Well, I've been claiming that I would buy the 4-disc Gone with the Wind and I finally did, along with the Southern Cooking edition of Gourmet and didn't realize the connection until I got home. There are so many things I have to make out of this issue! I could go for a biscuit or two right now...

I watched Gone with the Wind yesterday while I painted my nails, ate lunch, needlepointed, and worked more on Paul's socks, which seem to be the never-ending knitting project. I really didn't mean to watch the entire movie yesterday, but I did. And (don't read the rest of this sentence if you are one of the five people on the face of the planet who hasn't seen the movie or read the book) I still cry when Melanie dies even thought I've seen the movie at least 10 times already and I would read the book again in a heartbeat if it weren't so long. It's much quicker to watch the movie. The quality of the DVD is amazing. The film transfer is flawless and the sound could have been recorded yesterday. I was fascinated the entire time by how fresh the film is and it was made almost 70 years ago! Except for the look of three-strip Technicolor (which I love anyway and would use if I ever made a film) GWTW doesn't seem dated. I was also struck by how no one else possibly could have played Rhett Butler but Clark Gable.

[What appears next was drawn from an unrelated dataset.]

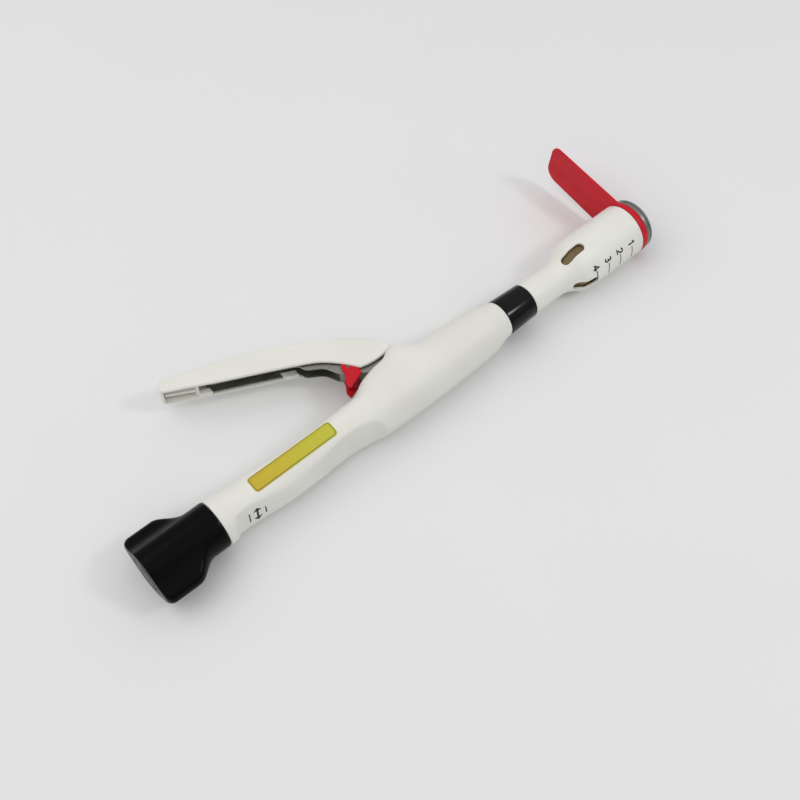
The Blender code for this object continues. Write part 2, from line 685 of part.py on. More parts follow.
def body_solid():
    """The whole outer body with its bays, bores and slot, before it is split into two shells."""
    curves = body_curves()
    stations = body_stations(X_BODY_FRONT, X_PIVOT + 20 * MM, 8)
    stations += body_stations(X_PIVOT + 20 * MM, X_PIVOT - 45 * MM, 18)[1:]
    stations += body_stations(X_PIVOT - 45 * MM, X_BODY_REAR + 16 * MM, 9)[1:]
    stations += body_stations(X_BODY_REAR + 16 * MM, X_BODY_REAR, 6)[1:]
    body = loft([body_ring(x, curves) for x in stations])
    body = join(body, rod(X_TAIL_SPIGOT, X_BODY_REAR + MM, TAIL_SPIGOT_RADIUS))
    mouth = SPIGOT_RADIUS + FIT_GAP
    front_bay = turned([
        (X_BODY_FRONT + MM, 0.0), (X_BODY_FRONT + MM, mouth), (X_FRONT_WEB, mouth), (X_FRONT_WEB, TUBE_BORE),
        (X_BAY_FRONT, TUBE_BORE), (X_BAY_FRONT, BAY_RADIUS), (X_BAY_REAR, BAY_RADIUS), (X_BAY_REAR, 0.0)])
    guide_half = 0.5 * GUIDE_SQUARE + FIT_GAP
    groove_x = X_BODY_REAR - RETAINER_BACK
    groove_half = 0.5 * RETAINER_WIDTH + FIT_GAP
    groove = (groove_x - groove_half, groove_x + groove_half)
    pin_reach = PIN_HALF_LENGTH + FIT_GAP
    return cut(
        body,
        front_bay,
        body_bay(X_MID_WEB, X_BAY_REAR + 2 * MM, curves, 4),
        rod(X_MID_WEB - WEB_THICKNESS - MM, X_MID_WEB + MM, 0.5 * GUIDE_SQUARE + 1.6 * MM, SMALL_ROUND),
        body_bay(X_GUIDE_WEB, X_MID_WEB - WEB_THICKNESS, curves, 6),
        square_bar(X_GUIDE_WEB - WEB_THICKNESS - MM, X_GUIDE_WEB + MM, guide_half),
        body_bay(X_TAIL_WALL, X_GUIDE_WEB - WEB_THICKNESS, curves, 6),
        rod(X_TAIL_SPIGOT - MM, X_TAIL_WALL + MM, NUT_RADIUS + RUN_GAP, SMALL_ROUND),
        box((X_SLOT_REAR, SLOT_FLOOR, -SLOT_HALF_WIDTH), (X_SLOT_FRONT, 2 * HUMP_HEIGHT, SLOT_HALF_WIDTH)),
        tube(*groove, RETAINER_INNER - FIT_GAP, TAIL_SPIGOT_RADIUS + MM),
        upright_rod((X_PIVOT, PIVOT_HEIGHT), PIN_RADIUS + FIT_GAP, -pin_reach, pin_reach))


def body_shell(side):
    """The half of the body above (side 1) or below (side -1) the handle's plane."""
    reach = 3 * HUMP_HEIGHT
    near, far = sorted((side * 0.5 * FIT_GAP, side * reach))
    half = box((X_TAIL_SPIGOT - 5 * MM, -reach, near), (X_BODY_FRONT + 5 * MM, reach, far))
    return boolean(body_solid(), half, "INTERSECT")


def lock_collar():
    front = X_COLLAR_FRONT - FIT_GAP
    inner = SPIGOT_RADIUS + FIT_GAP
    rear = X_COLLAR_REAR
    edge = COLLAR_EDGE
    profile = [(front, inner), (front, COLLAR_FRONT_RADIUS - edge), (front - edge, COLLAR_FRONT_RADIUS)]
    profile += [(rear + edge, COLLAR_REAR_RADIUS), (rear, COLLAR_REAR_RADIUS - edge), (rear, inner)]
    return turned(profile)


# Handle

def from_pivot(*points):
    """Points given in millimetres back from and above the handle's pivot."""
    return [(X_PIVOT - back * MM, PIVOT_HEIGHT + up * MM) for back, up in points]


def spline(points, steps):
    """A smooth line through points, with a number of steps between each two."""
    distances = np.cumsum([0.0] + [hypot(b[0] - a[0], b[1] - a[1]) for a, b in zip(points, points[1:])])
    along_x = smooth_curve(list(zip(distances, [p[0] for p in points])))
    along_y = smooth_curve(list(zip(distances, [p[1] for p in points])))
    result = []
    for start, stop in zip(distances, distances[1:]):
        for i in range(steps):
            d = start + (stop - start) * i / steps
            result.append((along_x(d), along_y(d)))
    return result + [points[-1]]


def cover_back():
    points = from_pivot((-5.2, 7.6), (-3.4, 12), (1.5, 19), (12, 29.2), (34, 43.5))
    return spline(points + from_pivot((56, 55), (82, 65), (108, 74.2)), 3)


def cover_mouth():
    points = from_pivot((114.5, 67), (100, 59.7), (89, 54), (72, 45.6), (57, 38.2), (44.5, 31.8))
    return spline(points + from_pivot((34.5, 25.9), (26.4, 18.2), (22, 12.6), (18.6, 7.8)), 2)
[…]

I just read the novel early last year and Margaret Mitchell's descriptions of Rhett and his mannerisms and speech are Gable and not just in GWTW, but in his earlier films, especially It Happened One Night and Manhattan Melodrama. Anyway, that's enough of me as a film critic, especially reviewing something that has been written about as much as GWTW.
From Gone with the Wind to one of my own Southern belle qualities--
The photograph above is my china pattern, Lady Carlyle by Royal Albert. I honestly picked this out in elementary school and have been collecting it since. Unfortunately, it was discontinued just a few years ago, so I have to look for it every time I go to an estate sale (I actually have found cup/saucer sets and a cake plate) and my parents keep an eye out on the internet. The last big shipment of Lady Carlyle had to come all the way from Ireland and took months and months. My parents are such lovely people for not having discouraged the bulk of my eccentricities and contributing to my collection on birthdays and Christmas.

Tuesday, January 1, 2008

Have a Delicious New Year!

Here's hoping that your 2008 (and mine!) is as delightful as this cream cheese and jam stuffed french toast!

Paul and I both enjoy breakfast for dinner occasionally, especially if it involves french toast, pancakes, waffles, or biscuits. Long live simple carbohydrates!